(Exercise prompt): In the listing below, count each line containing "name" and answer with the count only.

(Stored data):
----------------

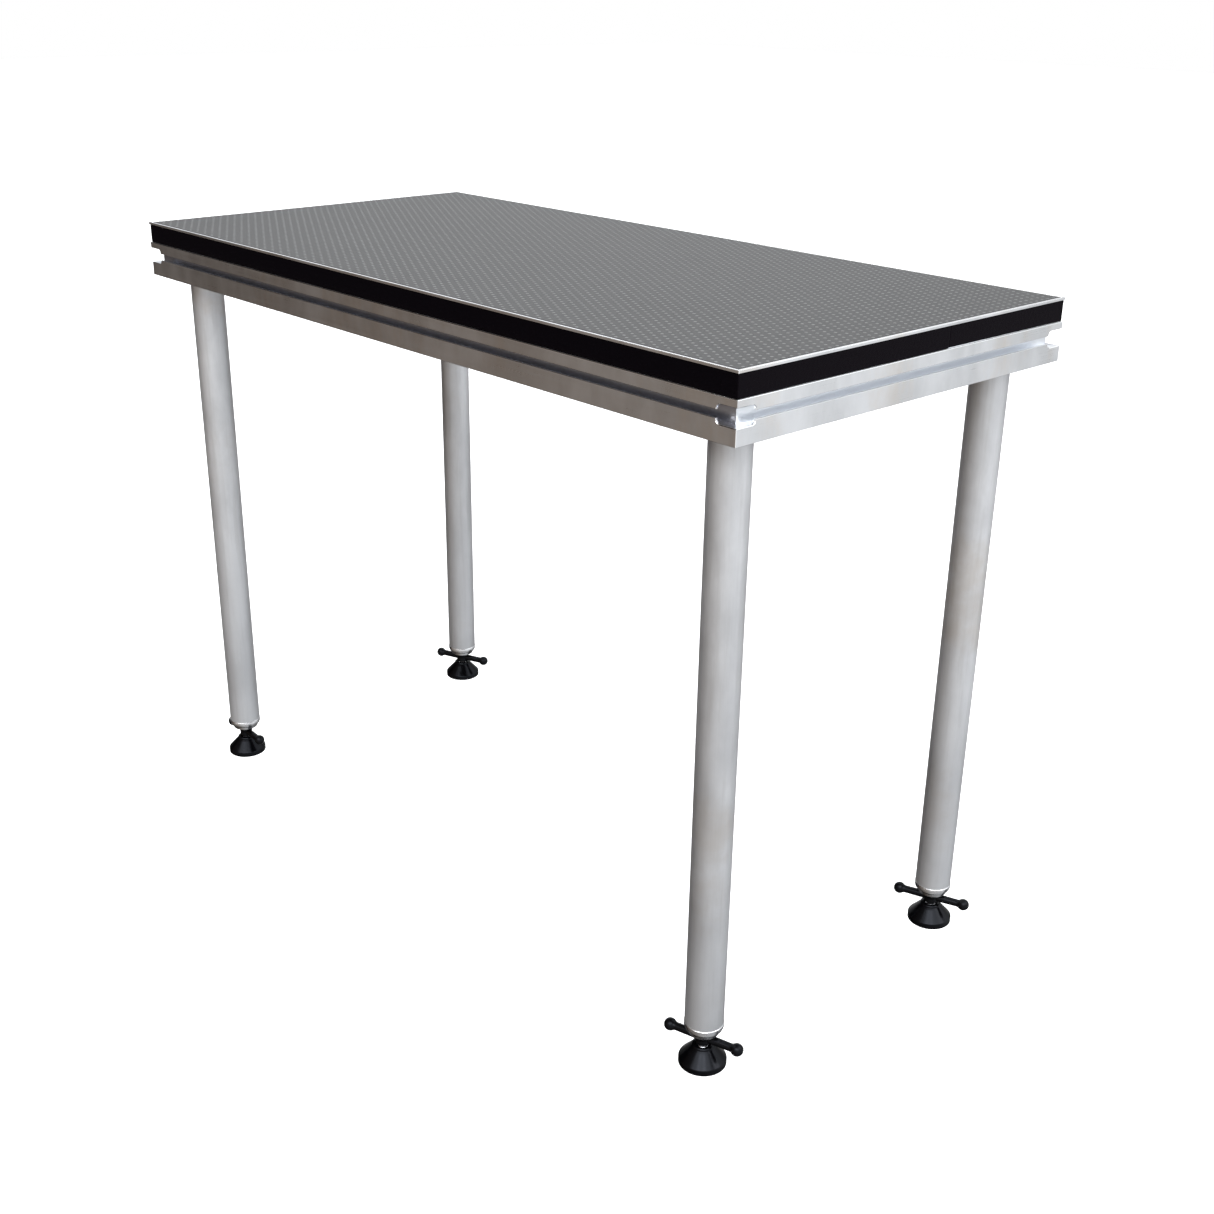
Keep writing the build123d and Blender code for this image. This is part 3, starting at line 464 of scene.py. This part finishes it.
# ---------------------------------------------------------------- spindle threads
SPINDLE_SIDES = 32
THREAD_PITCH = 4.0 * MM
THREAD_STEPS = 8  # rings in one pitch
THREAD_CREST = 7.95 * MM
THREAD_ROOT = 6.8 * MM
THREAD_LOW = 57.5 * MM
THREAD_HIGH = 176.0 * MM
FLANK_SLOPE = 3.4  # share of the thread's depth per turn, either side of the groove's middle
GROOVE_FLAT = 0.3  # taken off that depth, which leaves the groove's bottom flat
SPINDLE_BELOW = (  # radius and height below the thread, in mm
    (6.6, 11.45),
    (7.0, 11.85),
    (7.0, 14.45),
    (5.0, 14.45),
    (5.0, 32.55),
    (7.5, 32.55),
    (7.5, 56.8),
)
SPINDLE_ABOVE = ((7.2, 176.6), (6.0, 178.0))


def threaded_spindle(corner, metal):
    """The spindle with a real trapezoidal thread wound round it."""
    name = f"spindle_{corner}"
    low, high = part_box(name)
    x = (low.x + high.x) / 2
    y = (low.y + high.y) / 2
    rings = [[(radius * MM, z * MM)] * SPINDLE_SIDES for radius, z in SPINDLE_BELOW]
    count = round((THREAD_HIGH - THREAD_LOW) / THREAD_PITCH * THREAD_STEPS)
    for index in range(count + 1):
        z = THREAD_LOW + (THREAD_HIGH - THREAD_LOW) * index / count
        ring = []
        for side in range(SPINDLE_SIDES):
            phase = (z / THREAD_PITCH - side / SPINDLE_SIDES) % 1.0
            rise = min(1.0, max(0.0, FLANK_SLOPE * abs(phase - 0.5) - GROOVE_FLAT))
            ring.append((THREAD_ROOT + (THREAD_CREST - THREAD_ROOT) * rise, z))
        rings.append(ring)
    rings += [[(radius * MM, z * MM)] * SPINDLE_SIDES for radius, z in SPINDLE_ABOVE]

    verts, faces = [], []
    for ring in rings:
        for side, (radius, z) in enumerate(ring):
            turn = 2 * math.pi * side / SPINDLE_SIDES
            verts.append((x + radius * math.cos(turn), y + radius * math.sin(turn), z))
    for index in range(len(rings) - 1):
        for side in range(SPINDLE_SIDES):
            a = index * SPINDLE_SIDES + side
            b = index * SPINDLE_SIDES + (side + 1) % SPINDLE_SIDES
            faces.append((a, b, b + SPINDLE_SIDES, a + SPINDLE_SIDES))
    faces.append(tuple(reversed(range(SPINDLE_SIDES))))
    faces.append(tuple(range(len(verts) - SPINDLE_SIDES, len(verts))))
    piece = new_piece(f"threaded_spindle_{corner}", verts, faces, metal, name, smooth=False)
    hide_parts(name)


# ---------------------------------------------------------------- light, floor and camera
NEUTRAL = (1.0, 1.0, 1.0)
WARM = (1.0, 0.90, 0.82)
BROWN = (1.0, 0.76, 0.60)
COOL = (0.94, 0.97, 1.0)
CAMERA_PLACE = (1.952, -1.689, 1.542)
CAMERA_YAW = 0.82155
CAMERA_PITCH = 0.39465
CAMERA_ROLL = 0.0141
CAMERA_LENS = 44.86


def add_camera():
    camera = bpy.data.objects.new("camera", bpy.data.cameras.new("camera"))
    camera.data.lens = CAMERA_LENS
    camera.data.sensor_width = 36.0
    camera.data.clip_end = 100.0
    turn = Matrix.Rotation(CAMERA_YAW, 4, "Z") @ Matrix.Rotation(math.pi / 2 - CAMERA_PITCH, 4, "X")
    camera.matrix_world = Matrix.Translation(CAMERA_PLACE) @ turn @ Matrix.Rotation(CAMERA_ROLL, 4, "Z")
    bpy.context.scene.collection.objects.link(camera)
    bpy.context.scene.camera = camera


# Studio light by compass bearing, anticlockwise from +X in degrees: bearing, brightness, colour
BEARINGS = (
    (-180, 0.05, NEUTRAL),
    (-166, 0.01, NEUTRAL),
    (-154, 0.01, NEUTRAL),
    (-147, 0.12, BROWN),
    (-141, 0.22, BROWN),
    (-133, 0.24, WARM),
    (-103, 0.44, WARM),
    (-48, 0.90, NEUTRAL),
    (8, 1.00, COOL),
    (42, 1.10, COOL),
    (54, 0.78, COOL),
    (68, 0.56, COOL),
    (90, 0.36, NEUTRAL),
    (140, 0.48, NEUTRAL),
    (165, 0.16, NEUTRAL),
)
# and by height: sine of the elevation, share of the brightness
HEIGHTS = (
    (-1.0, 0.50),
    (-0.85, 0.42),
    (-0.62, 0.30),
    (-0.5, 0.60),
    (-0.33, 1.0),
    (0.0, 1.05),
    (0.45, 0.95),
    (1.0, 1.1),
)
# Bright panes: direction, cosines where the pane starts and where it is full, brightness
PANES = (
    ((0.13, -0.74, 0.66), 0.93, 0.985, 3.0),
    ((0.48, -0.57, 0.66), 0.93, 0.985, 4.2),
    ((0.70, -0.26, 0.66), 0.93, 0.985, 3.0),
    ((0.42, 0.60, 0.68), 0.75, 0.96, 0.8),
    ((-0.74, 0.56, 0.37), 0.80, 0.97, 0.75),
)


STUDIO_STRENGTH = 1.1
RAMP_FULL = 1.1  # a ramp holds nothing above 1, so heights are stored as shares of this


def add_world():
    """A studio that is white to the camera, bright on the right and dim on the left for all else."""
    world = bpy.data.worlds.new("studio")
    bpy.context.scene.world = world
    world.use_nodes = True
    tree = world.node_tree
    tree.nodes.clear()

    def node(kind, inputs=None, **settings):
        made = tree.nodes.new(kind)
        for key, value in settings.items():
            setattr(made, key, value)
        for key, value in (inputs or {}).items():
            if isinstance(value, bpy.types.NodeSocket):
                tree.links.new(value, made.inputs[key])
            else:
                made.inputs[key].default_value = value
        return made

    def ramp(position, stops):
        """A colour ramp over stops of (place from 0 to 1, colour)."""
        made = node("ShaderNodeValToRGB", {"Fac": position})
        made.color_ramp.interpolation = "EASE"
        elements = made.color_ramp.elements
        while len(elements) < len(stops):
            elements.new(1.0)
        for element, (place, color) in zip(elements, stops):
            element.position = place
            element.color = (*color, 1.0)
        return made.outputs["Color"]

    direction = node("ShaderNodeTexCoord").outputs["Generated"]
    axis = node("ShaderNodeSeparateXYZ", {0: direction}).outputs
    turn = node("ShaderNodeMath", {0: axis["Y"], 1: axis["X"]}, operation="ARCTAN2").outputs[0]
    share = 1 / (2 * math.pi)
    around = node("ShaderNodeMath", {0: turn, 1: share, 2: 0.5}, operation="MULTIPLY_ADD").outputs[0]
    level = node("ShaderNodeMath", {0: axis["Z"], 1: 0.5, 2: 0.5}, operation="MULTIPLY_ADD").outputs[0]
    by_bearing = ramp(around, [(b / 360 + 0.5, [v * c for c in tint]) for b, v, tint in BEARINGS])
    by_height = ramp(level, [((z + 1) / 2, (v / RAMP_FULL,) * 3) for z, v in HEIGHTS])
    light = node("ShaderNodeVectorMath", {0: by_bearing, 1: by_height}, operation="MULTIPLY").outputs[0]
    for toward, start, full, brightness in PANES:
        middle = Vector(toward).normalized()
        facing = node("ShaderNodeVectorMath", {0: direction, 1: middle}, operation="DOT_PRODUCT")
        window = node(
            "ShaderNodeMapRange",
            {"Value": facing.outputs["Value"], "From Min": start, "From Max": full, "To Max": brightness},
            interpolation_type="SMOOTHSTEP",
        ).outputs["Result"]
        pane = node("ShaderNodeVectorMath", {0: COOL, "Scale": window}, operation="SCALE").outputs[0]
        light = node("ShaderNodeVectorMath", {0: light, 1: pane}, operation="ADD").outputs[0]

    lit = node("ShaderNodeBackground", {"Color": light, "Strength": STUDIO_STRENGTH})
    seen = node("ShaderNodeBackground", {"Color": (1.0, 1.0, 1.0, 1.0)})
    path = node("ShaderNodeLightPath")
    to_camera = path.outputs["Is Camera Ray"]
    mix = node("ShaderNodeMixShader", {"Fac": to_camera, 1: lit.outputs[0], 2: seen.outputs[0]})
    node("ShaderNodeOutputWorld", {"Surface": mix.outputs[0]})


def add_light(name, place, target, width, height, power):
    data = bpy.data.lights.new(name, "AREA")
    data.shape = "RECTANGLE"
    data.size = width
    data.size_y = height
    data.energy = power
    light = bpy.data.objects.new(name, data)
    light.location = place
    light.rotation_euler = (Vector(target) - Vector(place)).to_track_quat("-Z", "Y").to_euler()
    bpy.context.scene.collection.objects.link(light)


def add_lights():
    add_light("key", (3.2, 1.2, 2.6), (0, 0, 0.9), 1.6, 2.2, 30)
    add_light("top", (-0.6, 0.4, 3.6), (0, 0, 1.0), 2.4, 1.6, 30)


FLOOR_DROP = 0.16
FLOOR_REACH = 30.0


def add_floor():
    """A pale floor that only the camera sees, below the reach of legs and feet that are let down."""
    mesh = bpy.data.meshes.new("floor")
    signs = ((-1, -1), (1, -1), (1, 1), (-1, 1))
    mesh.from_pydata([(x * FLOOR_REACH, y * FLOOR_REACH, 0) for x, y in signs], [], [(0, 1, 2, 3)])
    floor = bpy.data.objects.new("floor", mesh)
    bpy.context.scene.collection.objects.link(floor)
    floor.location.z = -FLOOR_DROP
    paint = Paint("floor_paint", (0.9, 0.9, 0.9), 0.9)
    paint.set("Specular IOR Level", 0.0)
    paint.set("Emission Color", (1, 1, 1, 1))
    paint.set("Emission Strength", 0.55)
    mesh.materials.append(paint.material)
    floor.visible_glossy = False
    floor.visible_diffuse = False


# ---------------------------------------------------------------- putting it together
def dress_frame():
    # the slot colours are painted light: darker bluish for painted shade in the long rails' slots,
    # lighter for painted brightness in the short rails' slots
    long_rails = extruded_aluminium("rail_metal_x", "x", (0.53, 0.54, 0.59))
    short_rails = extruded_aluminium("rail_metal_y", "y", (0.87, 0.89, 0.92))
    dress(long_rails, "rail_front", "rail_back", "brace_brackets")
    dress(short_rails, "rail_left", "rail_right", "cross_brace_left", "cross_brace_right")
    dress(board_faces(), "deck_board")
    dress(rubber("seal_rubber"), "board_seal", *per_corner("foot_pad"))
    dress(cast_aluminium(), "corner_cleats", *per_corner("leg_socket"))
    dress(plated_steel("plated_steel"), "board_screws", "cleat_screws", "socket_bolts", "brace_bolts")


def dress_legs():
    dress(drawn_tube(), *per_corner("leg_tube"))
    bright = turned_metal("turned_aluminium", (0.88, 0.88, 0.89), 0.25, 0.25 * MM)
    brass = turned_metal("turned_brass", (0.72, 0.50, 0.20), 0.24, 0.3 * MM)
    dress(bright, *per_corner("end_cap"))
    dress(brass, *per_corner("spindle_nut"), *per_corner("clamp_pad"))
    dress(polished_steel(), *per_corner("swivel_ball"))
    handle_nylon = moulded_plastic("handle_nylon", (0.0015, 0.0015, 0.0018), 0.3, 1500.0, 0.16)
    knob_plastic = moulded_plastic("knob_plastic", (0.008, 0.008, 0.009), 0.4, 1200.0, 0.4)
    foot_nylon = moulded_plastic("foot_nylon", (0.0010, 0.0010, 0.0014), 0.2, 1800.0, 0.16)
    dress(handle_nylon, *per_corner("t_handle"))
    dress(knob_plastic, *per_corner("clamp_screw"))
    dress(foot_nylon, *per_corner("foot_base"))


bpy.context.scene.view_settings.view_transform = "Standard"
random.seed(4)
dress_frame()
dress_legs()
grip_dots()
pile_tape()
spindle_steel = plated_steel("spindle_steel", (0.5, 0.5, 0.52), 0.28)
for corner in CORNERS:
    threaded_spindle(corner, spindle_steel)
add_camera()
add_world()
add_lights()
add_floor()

----------------

(Task response): 7